Special structures known as Acoustic Black Holes (ABH) cause sound waves to disappear in narrow regions. Studies show that ABHs can reduce vibrations by 30 dB with a mass saving of 26%. Integrating ABHs into aerospace structures involves creating dents or cross-sectional reductions combined with damping material. ABHs are ideal for lightweight structures and can be applied to satellites, launchers or rovers.

The project aims to develop a technology demonstrator of a space structure with integrated ABHs.
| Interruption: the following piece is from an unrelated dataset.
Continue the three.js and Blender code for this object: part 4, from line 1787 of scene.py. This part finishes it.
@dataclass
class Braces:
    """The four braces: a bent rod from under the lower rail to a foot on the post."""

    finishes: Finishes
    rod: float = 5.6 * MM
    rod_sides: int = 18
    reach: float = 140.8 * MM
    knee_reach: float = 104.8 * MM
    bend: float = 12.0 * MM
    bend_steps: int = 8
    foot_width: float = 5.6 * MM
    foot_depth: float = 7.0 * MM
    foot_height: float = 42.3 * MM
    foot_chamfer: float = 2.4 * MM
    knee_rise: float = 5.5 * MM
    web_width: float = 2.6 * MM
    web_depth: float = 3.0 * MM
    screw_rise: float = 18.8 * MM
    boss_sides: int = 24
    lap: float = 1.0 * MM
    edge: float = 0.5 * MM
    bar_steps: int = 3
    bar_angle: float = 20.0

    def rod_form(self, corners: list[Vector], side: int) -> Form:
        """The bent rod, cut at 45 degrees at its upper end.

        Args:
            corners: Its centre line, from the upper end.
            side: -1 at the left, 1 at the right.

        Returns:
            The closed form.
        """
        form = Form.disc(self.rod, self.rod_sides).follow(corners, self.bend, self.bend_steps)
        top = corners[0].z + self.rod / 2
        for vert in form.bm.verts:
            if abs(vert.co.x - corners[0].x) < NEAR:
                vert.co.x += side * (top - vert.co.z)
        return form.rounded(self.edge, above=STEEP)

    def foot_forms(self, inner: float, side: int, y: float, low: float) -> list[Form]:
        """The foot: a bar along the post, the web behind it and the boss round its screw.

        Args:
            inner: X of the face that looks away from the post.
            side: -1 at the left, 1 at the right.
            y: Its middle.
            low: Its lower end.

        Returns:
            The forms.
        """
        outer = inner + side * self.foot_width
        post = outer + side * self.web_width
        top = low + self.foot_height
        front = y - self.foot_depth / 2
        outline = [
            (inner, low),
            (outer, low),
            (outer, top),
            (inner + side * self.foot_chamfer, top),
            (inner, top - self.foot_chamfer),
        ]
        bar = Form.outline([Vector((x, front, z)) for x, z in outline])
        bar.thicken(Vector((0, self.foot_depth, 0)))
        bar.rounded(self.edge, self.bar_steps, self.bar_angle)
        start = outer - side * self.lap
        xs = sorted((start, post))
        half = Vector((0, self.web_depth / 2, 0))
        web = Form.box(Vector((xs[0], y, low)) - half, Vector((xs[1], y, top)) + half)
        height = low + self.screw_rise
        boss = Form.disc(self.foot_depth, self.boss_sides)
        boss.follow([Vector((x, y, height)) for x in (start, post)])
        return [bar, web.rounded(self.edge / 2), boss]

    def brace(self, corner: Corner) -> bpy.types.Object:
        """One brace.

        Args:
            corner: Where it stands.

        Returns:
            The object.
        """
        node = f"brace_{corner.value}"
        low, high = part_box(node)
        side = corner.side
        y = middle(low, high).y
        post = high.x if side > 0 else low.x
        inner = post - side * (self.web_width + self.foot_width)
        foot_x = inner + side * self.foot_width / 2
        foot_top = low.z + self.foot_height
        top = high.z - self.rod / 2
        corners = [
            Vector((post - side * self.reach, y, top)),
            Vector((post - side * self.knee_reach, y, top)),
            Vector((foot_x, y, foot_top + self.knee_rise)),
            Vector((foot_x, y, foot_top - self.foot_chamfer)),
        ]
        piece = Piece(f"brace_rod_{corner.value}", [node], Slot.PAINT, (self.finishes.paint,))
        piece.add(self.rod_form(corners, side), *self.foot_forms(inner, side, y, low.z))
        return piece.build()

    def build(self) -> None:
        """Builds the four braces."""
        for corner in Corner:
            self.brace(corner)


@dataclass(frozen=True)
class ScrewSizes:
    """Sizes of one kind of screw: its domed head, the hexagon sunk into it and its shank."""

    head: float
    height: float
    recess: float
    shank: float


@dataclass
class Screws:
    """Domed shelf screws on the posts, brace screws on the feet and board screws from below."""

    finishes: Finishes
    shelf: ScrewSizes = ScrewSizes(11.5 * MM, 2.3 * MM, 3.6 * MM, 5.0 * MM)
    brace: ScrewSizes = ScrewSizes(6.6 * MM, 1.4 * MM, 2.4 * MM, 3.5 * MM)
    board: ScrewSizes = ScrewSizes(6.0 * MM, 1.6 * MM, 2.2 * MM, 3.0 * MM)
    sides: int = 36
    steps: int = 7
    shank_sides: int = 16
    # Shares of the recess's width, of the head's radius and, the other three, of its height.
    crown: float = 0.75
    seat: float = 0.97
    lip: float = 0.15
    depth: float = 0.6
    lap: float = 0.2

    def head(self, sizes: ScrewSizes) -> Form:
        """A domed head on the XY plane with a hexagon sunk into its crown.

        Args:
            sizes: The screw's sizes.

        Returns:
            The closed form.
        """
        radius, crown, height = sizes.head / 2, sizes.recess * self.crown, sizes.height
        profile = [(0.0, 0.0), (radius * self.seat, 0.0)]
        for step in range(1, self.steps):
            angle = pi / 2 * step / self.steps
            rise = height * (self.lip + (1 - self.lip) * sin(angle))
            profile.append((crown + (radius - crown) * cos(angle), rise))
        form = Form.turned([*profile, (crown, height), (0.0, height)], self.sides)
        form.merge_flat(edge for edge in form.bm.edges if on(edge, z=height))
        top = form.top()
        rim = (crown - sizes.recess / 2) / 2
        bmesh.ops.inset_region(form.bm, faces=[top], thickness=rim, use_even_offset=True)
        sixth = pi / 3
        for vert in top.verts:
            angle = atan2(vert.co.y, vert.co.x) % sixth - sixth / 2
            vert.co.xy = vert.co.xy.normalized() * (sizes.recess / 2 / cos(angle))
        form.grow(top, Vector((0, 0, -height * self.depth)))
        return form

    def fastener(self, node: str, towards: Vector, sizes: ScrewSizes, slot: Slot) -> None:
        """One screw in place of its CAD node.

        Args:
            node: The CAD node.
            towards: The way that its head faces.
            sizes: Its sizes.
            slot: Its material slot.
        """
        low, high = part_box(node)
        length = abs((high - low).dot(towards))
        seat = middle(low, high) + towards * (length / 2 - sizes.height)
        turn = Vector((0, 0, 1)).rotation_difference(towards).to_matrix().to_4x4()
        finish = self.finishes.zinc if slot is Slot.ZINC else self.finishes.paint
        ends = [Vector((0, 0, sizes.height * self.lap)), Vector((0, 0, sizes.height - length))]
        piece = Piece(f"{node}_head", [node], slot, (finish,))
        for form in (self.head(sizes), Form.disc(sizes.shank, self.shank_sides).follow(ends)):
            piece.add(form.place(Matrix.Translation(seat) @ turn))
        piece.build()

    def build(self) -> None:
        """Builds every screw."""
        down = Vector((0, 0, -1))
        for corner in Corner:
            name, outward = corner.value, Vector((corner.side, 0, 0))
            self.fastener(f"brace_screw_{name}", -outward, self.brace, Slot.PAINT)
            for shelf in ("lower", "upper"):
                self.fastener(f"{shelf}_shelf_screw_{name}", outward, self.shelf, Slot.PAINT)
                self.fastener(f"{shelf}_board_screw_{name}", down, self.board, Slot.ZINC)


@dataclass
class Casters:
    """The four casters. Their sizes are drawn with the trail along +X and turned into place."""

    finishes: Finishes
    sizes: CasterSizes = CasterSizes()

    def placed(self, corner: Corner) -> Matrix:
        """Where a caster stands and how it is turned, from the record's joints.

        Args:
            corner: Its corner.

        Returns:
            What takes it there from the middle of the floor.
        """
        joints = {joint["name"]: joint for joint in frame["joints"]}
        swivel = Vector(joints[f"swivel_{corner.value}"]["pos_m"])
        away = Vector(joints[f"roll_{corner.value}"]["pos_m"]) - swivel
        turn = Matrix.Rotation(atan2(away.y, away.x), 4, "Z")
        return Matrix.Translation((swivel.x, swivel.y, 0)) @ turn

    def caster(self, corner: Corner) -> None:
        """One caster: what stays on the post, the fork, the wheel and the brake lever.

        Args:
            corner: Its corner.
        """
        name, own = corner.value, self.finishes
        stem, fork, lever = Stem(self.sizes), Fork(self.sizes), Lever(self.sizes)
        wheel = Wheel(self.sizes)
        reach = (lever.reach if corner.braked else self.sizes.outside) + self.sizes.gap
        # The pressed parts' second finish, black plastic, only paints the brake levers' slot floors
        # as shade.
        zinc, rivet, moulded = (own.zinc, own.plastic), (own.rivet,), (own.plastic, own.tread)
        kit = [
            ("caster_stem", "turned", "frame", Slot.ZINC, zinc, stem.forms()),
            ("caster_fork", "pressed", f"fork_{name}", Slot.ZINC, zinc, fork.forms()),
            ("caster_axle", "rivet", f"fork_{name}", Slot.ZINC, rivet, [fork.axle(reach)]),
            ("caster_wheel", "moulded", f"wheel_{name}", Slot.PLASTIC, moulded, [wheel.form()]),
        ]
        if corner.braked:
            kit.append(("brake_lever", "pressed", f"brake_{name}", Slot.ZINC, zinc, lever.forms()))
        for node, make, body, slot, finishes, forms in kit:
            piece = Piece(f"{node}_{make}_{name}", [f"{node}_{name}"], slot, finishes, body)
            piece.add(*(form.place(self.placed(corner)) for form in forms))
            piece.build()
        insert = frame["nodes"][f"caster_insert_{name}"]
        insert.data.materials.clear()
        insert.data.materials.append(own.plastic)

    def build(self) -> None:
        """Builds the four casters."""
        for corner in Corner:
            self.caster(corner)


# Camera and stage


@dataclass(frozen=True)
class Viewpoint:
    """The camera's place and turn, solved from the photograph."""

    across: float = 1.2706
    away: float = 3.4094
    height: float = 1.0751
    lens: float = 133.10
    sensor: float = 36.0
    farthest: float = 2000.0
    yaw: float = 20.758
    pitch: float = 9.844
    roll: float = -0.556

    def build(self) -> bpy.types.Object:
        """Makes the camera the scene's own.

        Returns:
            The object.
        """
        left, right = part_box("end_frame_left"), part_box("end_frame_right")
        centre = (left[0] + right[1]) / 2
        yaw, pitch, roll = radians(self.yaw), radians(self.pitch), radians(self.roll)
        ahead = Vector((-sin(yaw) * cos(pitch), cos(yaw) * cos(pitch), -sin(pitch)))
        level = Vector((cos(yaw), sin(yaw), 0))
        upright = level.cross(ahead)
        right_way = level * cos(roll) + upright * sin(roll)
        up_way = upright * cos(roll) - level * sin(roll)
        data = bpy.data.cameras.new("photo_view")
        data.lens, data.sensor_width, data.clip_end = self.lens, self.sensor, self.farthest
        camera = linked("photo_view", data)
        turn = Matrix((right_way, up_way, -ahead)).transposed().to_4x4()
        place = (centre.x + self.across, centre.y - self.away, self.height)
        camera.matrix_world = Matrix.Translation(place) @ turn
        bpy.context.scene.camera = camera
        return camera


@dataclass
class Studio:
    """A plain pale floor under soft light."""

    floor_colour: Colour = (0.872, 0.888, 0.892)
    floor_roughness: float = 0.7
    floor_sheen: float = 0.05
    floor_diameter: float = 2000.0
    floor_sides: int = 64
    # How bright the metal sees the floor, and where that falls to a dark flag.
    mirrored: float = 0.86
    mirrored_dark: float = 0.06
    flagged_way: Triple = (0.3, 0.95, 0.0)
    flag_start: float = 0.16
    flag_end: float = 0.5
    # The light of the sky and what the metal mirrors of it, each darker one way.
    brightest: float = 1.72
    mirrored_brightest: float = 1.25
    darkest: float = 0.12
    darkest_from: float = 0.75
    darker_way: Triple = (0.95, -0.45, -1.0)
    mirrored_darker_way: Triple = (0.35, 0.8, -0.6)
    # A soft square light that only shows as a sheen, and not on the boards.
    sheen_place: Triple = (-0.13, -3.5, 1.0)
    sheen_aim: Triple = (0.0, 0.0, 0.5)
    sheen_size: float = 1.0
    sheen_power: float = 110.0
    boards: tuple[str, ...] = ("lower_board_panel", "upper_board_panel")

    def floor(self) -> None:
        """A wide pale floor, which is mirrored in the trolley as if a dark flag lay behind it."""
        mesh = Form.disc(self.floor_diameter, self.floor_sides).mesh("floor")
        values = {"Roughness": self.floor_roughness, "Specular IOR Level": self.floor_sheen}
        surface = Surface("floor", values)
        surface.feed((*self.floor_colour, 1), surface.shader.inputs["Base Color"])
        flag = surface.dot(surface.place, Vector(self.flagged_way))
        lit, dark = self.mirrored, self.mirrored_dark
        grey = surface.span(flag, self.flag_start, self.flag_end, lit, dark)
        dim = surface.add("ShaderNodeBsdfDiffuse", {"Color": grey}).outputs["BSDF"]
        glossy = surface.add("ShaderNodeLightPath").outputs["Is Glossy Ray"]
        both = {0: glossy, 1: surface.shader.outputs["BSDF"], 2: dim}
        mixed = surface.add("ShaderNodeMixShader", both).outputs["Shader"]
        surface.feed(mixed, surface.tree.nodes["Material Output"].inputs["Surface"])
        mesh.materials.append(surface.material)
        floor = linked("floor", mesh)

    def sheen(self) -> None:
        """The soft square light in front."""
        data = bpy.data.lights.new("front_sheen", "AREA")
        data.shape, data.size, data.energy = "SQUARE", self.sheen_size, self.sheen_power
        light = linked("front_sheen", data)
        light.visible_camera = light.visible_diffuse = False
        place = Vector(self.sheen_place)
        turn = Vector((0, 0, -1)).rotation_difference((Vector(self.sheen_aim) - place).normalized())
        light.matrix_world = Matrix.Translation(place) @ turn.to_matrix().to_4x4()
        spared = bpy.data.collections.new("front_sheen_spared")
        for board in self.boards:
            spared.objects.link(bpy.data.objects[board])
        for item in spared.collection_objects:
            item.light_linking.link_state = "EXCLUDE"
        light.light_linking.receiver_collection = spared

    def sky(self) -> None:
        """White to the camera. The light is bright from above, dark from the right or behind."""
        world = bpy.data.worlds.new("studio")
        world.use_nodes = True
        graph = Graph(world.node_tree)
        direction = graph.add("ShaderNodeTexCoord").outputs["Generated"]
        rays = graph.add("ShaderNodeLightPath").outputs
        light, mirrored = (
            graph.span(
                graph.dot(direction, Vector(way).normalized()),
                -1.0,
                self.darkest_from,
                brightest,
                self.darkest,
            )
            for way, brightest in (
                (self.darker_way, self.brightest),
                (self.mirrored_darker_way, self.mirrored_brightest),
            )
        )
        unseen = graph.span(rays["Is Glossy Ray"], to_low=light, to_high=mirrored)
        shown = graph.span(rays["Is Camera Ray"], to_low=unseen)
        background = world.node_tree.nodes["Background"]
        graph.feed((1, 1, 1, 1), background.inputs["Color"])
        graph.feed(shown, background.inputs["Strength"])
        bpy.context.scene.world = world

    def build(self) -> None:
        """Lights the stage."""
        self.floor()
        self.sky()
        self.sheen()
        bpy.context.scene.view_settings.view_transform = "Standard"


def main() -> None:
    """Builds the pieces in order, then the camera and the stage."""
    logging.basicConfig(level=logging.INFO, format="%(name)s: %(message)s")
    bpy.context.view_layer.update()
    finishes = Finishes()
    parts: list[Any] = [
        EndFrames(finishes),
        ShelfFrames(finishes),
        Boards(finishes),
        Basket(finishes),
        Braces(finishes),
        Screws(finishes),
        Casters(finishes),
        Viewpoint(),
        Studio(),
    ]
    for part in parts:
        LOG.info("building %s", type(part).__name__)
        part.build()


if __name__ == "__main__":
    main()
Ultimately, the technology will be transferred to other industries, due to ABHs’ wide range of applications.

Benefits:

• Reduction of random structural vibrations in space structures
• Lightweight structure with up to 26% mass saving potential
• Wide range of spin-off transfer applications, e.g. for the automotive industry

Extracting metals from ores is essential for our technological society, but it requires enormous amounts of energy and is responsible for 40% of global greenhouse gas (GHG) emissions. Perfluorinated hydrocarbons (PFCs), potent GHGs, are emitted in the production of rare earth metals, which are indispensable for electromobility, magnets and high-performance alloys. Europe currently imports 98% of these metals, posing geopolitical risks.

For the extraction of Oxygen from lunar regolith (“moon dust”), an Airbus led consortium developed ROXY (Regolith to OXYgen and metals conversion), a GHG-free electrolysis process that is ideal for metals with a high affinity for oxygen and hard-to-reduce oxides. AGREE is adapting this process for Earth, focusing on the rare earth elements scandium and neodymium.
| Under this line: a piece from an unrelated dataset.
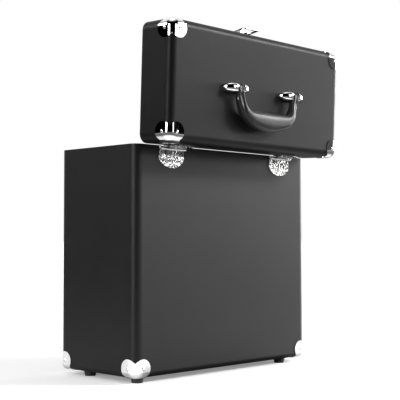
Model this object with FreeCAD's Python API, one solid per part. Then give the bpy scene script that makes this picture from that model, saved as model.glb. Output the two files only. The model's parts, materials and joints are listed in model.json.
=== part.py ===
import FreeCAD, Part
import math
import os

os.makedirs("parts", exist_ok=True)

# Frame: +Z up, origin on the floor under the middle of the body.
# The front, with the latch, faces -Y. The back, with the hinges, faces +Y.
# Lid pieces are drawn closed on the body, then turned open about the hinge pins.

# Body and lid
case_width = 375.0
case_depth = 169.0
body_height = 325.5
lid_height = 58.2
rim_gap = 0.5
edge_radius = 13.0
bottom_radius = 8.0
lid_top_radius = 11.5
cover_thickness = 1.0
panel_thickness = 6.0
lining_thickness = 0.8
cut_overrun = 5.0

# Feet
foot_height = 8.0
foot_top_radius = 9.3
foot_bottom_radius = 7.8
foot_right_inset = 20.5
foot_left_inset = 45.5
foot_back_inset = 18.5
foot_front_inset = 47.5
foot_recess_radius = 3.6
foot_recess_depth = 3.0
foot_screw_radius = 1.5
foot_screw_head_radius = 3.2
foot_screw_head_height = 2.0
foot_screw_length = 9.0

# Corner protectors
corner_thickness = 1.0
corner_reach = 27.8
corner_rise = 26.6
corner_lobe_radius = 13.5
corner_notch_height = 18.0
foot_clearance = 0.3
nail_shank_radius = 0.9
nail_head_radius = 2.6
nail_head_height = 1.1
nail_depth = 5.0

# Hinges
hinge_axis_out = 3.5
hinge_axis_down = 3.66
hinge_side_inset = 68.0
hinge_width = 49.0
hinge_leaf_thickness = 1.1
hinge_straight = 16.0
hinge_leaf_length = 28.0
hinge_barrel_radius = 3.2
hinge_middle_barrel = 23.0
hinge_side_gap = 0.3
hinge_pin_radius = 1.3
hinge_pin_clearance = 0.06
hinge_pin_head_radius = 2.3
hinge_pin_head_height = 1.0
hinge_lid_leaf_lift = 2.6
hinge_rib_radius = 1.5
hinge_rib_places = (-13.0, 0.0, 13.0)
hinge_rib_length = 6.0
hinge_rib_gap = 1.6
hinge_stop_length = 5.2
hinge_stop_thickness = 1.6
hinge_stop_gap = 0.1
hinge_wall_gap = 0.15
open_angle = 92.11
rivet_shank_radius = 1.2
rivet_head_radius = 2.8
rivet_head_height = 1.2
rivet_depth = 4.5
hinge_rivet_side_x = 18.5
hinge_rivet_side_drop = 12.0
hinge_rivet_low_drop = 22.5

# Handle and its mounts, on the middle of the lid's top
pivot_height = 11.0
mount_centre_x = 61.5
mount_length = 50.0
mount_width = 13.0
mount_plate_thickness = 1.2
mount_ear_half = 6.0
mount_ear_top = 4.8
mount_ear_shoulder = 2.8
mount_slot = 13.6
mount_ear_length = 9.0
mount_ear_flat = 2.5
mount_ear_bend_share = 0.3
mount_rivet_x = 20.6
handle_pin_radius = 1.8
handle_pin_clearance = 0.06
handle_tilt = open_angle - 90.0
handle_eye_width = 13.0
handle_eye_radius = 5.6
leg_lean = 2.6
leg_width = 12.4
leg_half_thickness = 6.2
leg_start = 15.0
grip_inner_drop = 30.0
grip_outer_drop = 59.4
grip_outer_radius = 98.6
grip_corner_radius = 45.0
grip_inner_radius = 15.0
grip_half_thickness = 8.6
grip_crown = 0.8
grip_bulge_share = 0.8
grip_corner_steps = 5
core_width = 9.0
core_thickness = 2.0
core_eye_radius = 3.6

# Latch: a base and hinged hasp on the lid, a keeper and turn button on the body
latch_base_width = 26.0
latch_base_low = 2.0
latch_base_high = 20.0
latch_plate_thickness = 1.2
latch_corner_radius = 2.5
latch_rivet_inset = 4.0
hasp_pivot_up = 8.5
hasp_pivot_out = 6.0
hasp_barrel_radius = 2.6
hasp_barrel_half = 8.6
hasp_side_gap = 0.4
hasp_ear_gap = 0.6
hasp_pin_radius = 1.3
hasp_pin_head_radius = 2.0
hasp_pin_head_height = 0.8
pin_clearance = 0.06
hasp_offset = 1.3
hasp_thickness = 1.3
hasp_width = 33.0
hasp_length = 28.0
hasp_corner_radius = 3.0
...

The project will optimise key components such as electrodes and demonstrate efficient, PFC-free production of Sc and Nd from their oxides in the laboratory. It will also include the design of future scaled-up facilities and the establishment of industrial partnerships to scale up sustainable production of rare earth elements.

Benefits:

• Contribution to an independent rare earth metal value chain in Europe
• Reduction of greenhouse gas emissions for a sustainable rare earth element production
• Technology transfer of electrolysis technology originally developed to extract oxygen and metals from lunar regolith

StellarHeal tackles the unique challenges of wound healing in space, where weightlessness and radiation affect wound closure, putting astronauts’ health at risk. The solution includes a special silica gel padding, enriched with cryopreserved cells, and a protective gel. The silica gel is resistant to radiation and flexible enough to fit different wounds, with a coating that helps to stop bleeding quickly. The added cells – cryopreserved fibroblasts and macrophages – promote smooth healing and fight infection, making it perfect for space missions.

StellarHeal combines several advanced developments into a novel application. It aims to improve medical practice and the economics of wound care, and has significant potential for future applications both in space and on Earth. The consortium combines expertise in materials science, cryotechnology and biotechnology to develop, deploy and adapt the solution for various medical and biotechnological applications.

Benefits:

• Enables rapid and improved wound closure in microgravity to prevent wound infection
• Protects wounds from the adverse effects of radiation exposure
• Prevents severe wound scarring
• May address chronic wound healing for patients on Earth